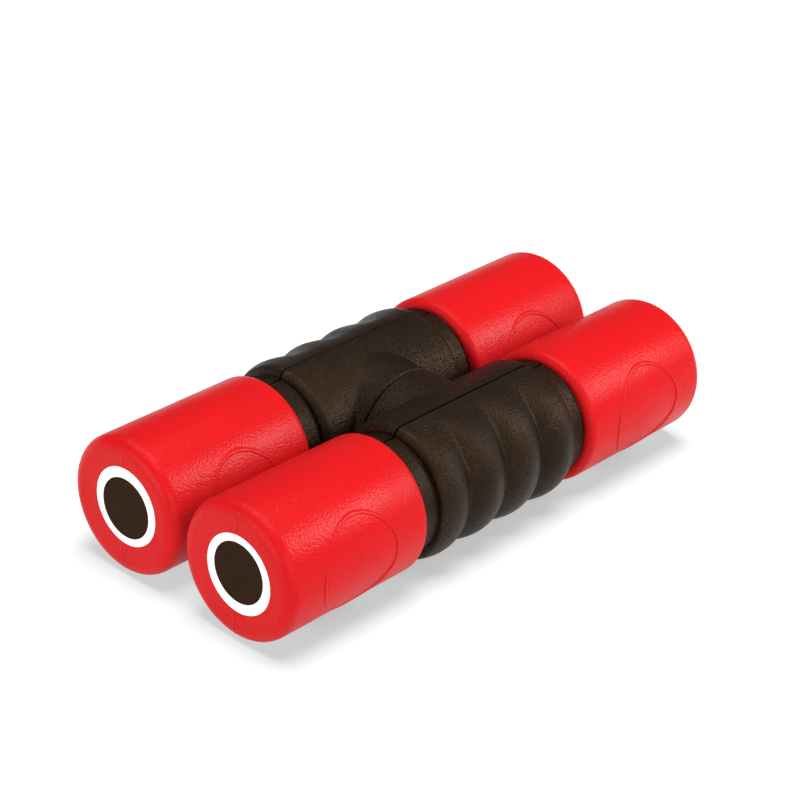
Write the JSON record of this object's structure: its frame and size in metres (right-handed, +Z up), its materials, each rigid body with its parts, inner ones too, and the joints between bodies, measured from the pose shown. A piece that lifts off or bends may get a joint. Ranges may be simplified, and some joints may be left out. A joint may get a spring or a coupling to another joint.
{
  "type": "twist-lock hand shakers",
  "caption": "Pair of double-ended cylindrical hand shakers with finger-lobed grips, joined side by side by a quarter-turn twist lock.",
  "frame": {"origin": "on the table under the middle of the coupling between the two shakers, at the bottom centre of the whole pair", "axes": "+X along both shakers, +Y across them from the front shaker to the rear one, along the twist axis, +Z up"},
  "size_m": [0.19, 0.0916, 0.044],
  "materials": {
    "canister_plastic": "fine leather grain, satin",
    "grip_plastic": "spark-eroded matte",
    "plug_plastic": "smooth moulded",
    "lock_plastic": "smooth moulded",
    "label": "printed vinyl",
    "shot_steel": "polished balls",
    "screw_steel": "zinc plated"
  },
  "bodies": {
    "front_shaker": {"front_finger_grip": "grip_plastic", "front_coupling_grip": "grip_plastic", "front_left_canister": "canister_plastic", "front_left_plug": "plug_plastic", "front_left_label": "label", "front_right_canister": "canister_plastic", "front_right_plug": "plug_plastic", "front_right_label": "label", "front_screws": "screw_steel", "front_lock_spigot": "lock_plastic"},
    "rear_shaker": {"rear_finger_grip": "grip_plastic", "rear_coupling_grip": "grip_plastic", "rear_left_canister": "canister_plastic", "rear_left_plug": "plug_plastic", "rear_left_label": "label", "rear_right_canister": "canister_plastic", "rear_right_plug": "plug_plastic", "rear_right_label": "label", "rear_screws": "screw_steel", "rear_lock_socket": "lock_plastic"},
    "front_left_loose_shot": {"front_left_shot": "shot_steel"},
    "front_right_loose_shot": {"front_right_shot": "shot_steel"},
    "rear_left_loose_shot": {"rear_left_shot": "shot_steel"},
    "rear_right_loose_shot": {"rear_right_shot": "shot_steel"}
  },
  "joints": [
    {"name": "twist_lock", "type": "hinge", "parent": "front_shaker", "child": "rear_shaker", "pos_m": [0, 0, 0.022], "axis": [0, 1, 0], "range_deg": [0, 90]},
    {"name": "front_left_shot_travel", "type": "slide", "parent": "front_shaker", "child": "front_left_loose_shot", "axis": [1, 0, 0], "range_m": [-0.016, 0.016]},
    {"name": "front_right_shot_travel", "type": "slide", "parent": "front_shaker", "child": "front_right_loose_shot", "axis": [1, 0, 0], "range_m": [-0.016, 0.016]},
    {"name": "rear_left_shot_travel", "type": "slide", "parent": "rear_shaker", "child": "rear_left_loose_shot", "axis": [1, 0, 0], "range_m": [-0.016, 0.016]},
    {"name": "rear_right_shot_travel", "type": "slide", "parent": "rear_shaker", "child": "rear_right_loose_shot", "axis": [1, 0, 0], "range_m": [-0.016, 0.016]}
  ]
}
────────
Exercise goal: Your task is to reproduce the whole listing exactly.

Full answer:
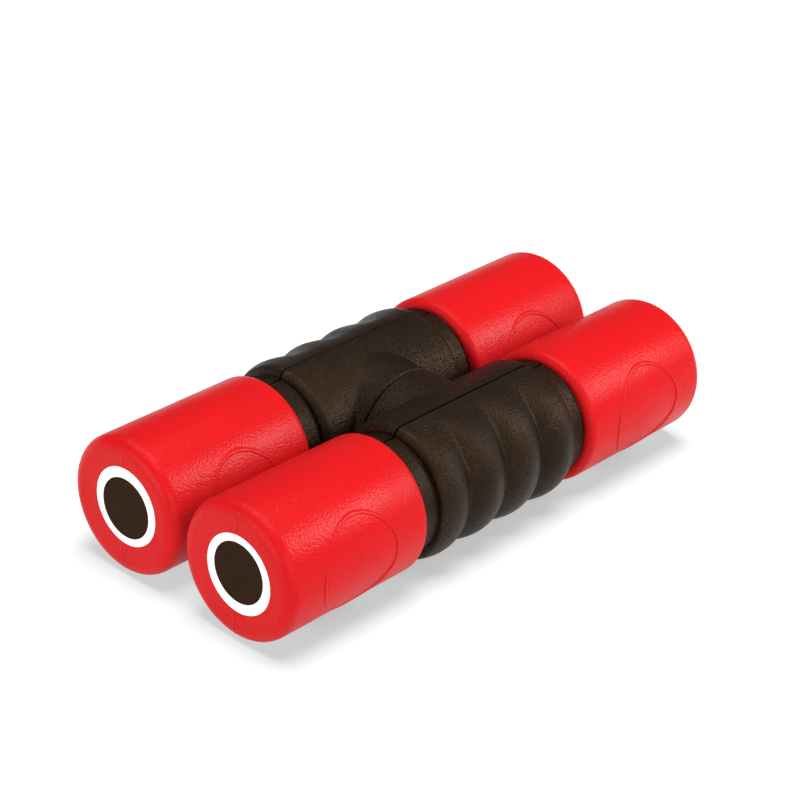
Write the JSON record of this object's structure: its frame and size in metres (right-handed, +Z up), its materials, each rigid body with its parts, inner ones too, and the joints between bodies, measured from the pose shown. A piece that lifts off or bends may get a joint. Ranges may be simplified, and some joints may be left out. A joint may get a spring or a coupling to another joint.
{
  "type": "twist-lock hand shakers",
  "caption": "Pair of double-ended cylindrical hand shakers with finger-lobed grips, joined side by side by a quarter-turn twist lock.",
  "frame": {"origin": "on the table under the middle of the coupling between the two shakers, at the bottom centre of the whole pair", "axes": "+X along both shakers, +Y across them from the front shaker to the rear one, along the twist axis, +Z up"},
  "size_m": [0.19, 0.0916, 0.044],
  "materials": {
    "canister_plastic": "fine leather grain, satin",
    "grip_plastic": "spark-eroded matte",
    "plug_plastic": "smooth moulded",
    "lock_plastic": "smooth moulded",
    "label": "printed vinyl",
    "shot_steel": "polished balls",
    "screw_steel": "zinc plated"
  },
  "bodies": {
    "front_shaker": {"front_finger_grip": "grip_plastic", "front_coupling_grip": "grip_plastic", "front_left_canister": "canister_plastic", "front_left_plug": "plug_plastic", "front_left_label": "label", "front_right_canister": "canister_plastic", "front_right_plug": "plug_plastic", "front_right_label": "label", "front_screws": "screw_steel", "front_lock_spigot": "lock_plastic"},
    "rear_shaker": {"rear_finger_grip": "grip_plastic", "rear_coupling_grip": "grip_plastic", "rear_left_canister": "canister_plastic", "rear_left_plug": "plug_plastic", "rear_left_label": "label", "rear_right_canister": "canister_plastic", "rear_right_plug": "plug_plastic", "rear_right_label": "label", "rear_screws": "screw_steel", "rear_lock_socket": "lock_plastic"},
    "front_left_loose_shot": {"front_left_shot": "shot_steel"},
    "front_right_loose_shot": {"front_right_shot": "shot_steel"},
    "rear_left_loose_shot": {"rear_left_shot": "shot_steel"},
    "rear_right_loose_shot": {"rear_right_shot": "shot_steel"}
  },
  "joints": [
    {"name": "twist_lock", "type": "hinge", "parent": "front_shaker", "child": "rear_shaker", "pos_m": [0, 0, 0.022], "axis": [0, 1, 0], "range_deg": [0, 90]},
    {"name": "front_left_shot_travel", "type": "slide", "parent": "front_shaker", "child": "front_left_loose_shot", "axis": [1, 0, 0], "range_m": [-0.016, 0.016]},
    {"name": "front_right_shot_travel", "type": "slide", "parent": "front_shaker", "child": "front_right_loose_shot", "axis": [1, 0, 0], "range_m": [-0.016, 0.016]},
    {"name": "rear_left_shot_travel", "type": "slide", "parent": "rear_shaker", "child": "rear_left_loose_shot", "axis": [1, 0, 0], "range_m": [-0.016, 0.016]},
    {"name": "rear_right_shot_travel", "type": "slide", "parent": "rear_shaker", "child": "rear_right_loose_shot", "axis": [1, 0, 0], "range_m": [-0.016, 0.016]}
  ]
}